GIVEN DATA =
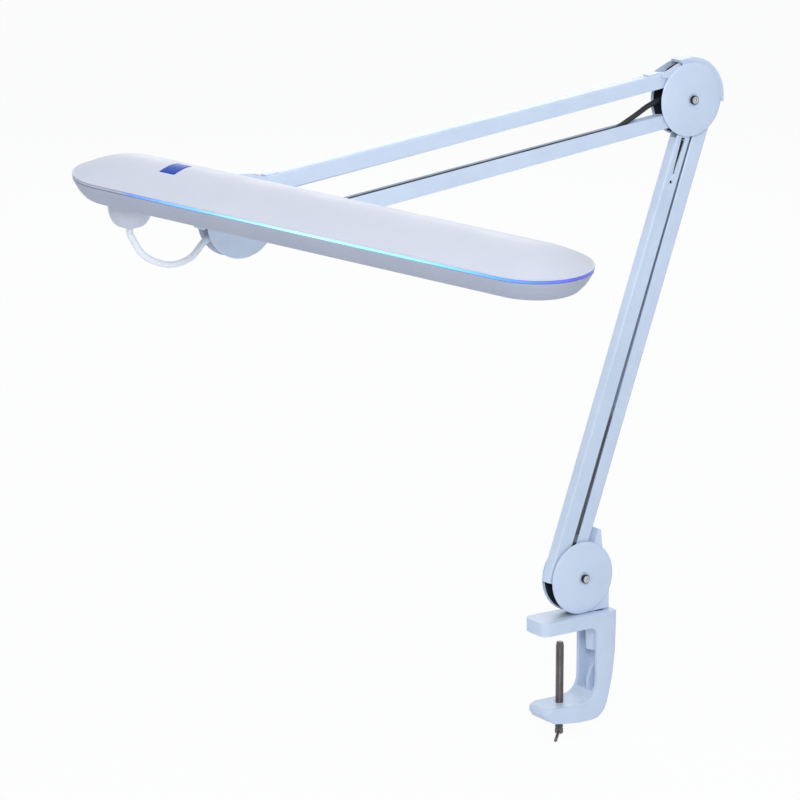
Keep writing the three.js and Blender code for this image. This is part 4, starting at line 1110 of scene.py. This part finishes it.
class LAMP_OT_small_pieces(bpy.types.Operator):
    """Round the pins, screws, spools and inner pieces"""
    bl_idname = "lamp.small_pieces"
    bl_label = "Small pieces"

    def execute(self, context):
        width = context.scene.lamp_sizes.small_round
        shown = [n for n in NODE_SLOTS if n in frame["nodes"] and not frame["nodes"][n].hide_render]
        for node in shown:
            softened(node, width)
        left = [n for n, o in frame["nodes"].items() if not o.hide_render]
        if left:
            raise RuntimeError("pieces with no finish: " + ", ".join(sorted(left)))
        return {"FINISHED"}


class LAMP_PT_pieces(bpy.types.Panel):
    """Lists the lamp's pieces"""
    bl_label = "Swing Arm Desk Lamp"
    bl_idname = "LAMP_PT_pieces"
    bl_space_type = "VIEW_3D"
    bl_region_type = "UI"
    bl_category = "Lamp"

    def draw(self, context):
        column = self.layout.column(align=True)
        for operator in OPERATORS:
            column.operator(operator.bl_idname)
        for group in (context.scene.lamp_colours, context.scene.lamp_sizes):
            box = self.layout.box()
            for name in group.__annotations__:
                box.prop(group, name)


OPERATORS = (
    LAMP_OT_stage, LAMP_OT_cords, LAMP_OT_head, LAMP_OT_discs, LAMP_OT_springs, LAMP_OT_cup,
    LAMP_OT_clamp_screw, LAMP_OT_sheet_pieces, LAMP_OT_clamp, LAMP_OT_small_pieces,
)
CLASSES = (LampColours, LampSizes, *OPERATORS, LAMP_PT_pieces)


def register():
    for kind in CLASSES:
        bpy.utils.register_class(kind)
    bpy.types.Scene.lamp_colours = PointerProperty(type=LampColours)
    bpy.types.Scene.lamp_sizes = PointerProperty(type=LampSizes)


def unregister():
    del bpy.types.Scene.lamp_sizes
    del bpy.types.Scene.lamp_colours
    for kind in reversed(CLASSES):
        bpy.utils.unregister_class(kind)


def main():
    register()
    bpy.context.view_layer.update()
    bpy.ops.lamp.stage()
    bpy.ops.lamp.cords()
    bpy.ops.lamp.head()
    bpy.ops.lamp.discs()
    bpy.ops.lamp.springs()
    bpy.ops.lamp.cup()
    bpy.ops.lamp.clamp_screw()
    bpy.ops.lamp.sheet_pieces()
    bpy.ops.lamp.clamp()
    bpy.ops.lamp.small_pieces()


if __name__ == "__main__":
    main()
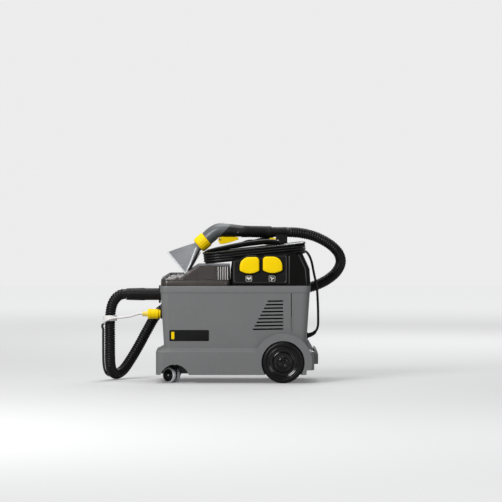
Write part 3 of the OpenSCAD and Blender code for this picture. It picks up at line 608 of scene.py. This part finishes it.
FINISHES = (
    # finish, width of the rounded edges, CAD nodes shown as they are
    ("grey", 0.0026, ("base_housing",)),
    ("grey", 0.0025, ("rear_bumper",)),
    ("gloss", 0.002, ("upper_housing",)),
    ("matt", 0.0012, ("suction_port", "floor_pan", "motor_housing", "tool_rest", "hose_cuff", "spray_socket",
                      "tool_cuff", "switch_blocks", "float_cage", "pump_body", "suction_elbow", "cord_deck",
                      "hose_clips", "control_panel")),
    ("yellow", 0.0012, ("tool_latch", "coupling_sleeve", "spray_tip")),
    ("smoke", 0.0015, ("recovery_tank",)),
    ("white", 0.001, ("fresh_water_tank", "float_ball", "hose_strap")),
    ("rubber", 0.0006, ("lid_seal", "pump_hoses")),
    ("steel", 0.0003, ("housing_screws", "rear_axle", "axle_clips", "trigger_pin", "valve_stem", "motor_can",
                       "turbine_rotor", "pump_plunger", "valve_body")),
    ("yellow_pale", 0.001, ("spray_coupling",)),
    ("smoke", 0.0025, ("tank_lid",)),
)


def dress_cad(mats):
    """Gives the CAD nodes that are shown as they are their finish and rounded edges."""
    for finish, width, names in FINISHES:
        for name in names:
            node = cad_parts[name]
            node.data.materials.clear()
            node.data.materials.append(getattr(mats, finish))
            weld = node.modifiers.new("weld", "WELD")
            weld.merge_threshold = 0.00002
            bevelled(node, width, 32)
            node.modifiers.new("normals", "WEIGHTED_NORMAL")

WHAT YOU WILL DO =
Starting with the line with "bpy.context.view_layer.update()" and ending with the line with "bpy.ops.lamp.small_pieces()", extract every line exactly and nothing outside that span.

ANSWER FOR THE TASK =
    bpy.context.view_layer.update()
    bpy.ops.lamp.stage()
    bpy.ops.lamp.cords()
    bpy.ops.lamp.head()
    bpy.ops.lamp.discs()
    bpy.ops.lamp.springs()
    bpy.ops.lamp.cup()
    bpy.ops.lamp.clamp_screw()
    bpy.ops.lamp.sheet_pieces()
    bpy.ops.lamp.clamp()
    bpy.ops.lamp.small_pieces()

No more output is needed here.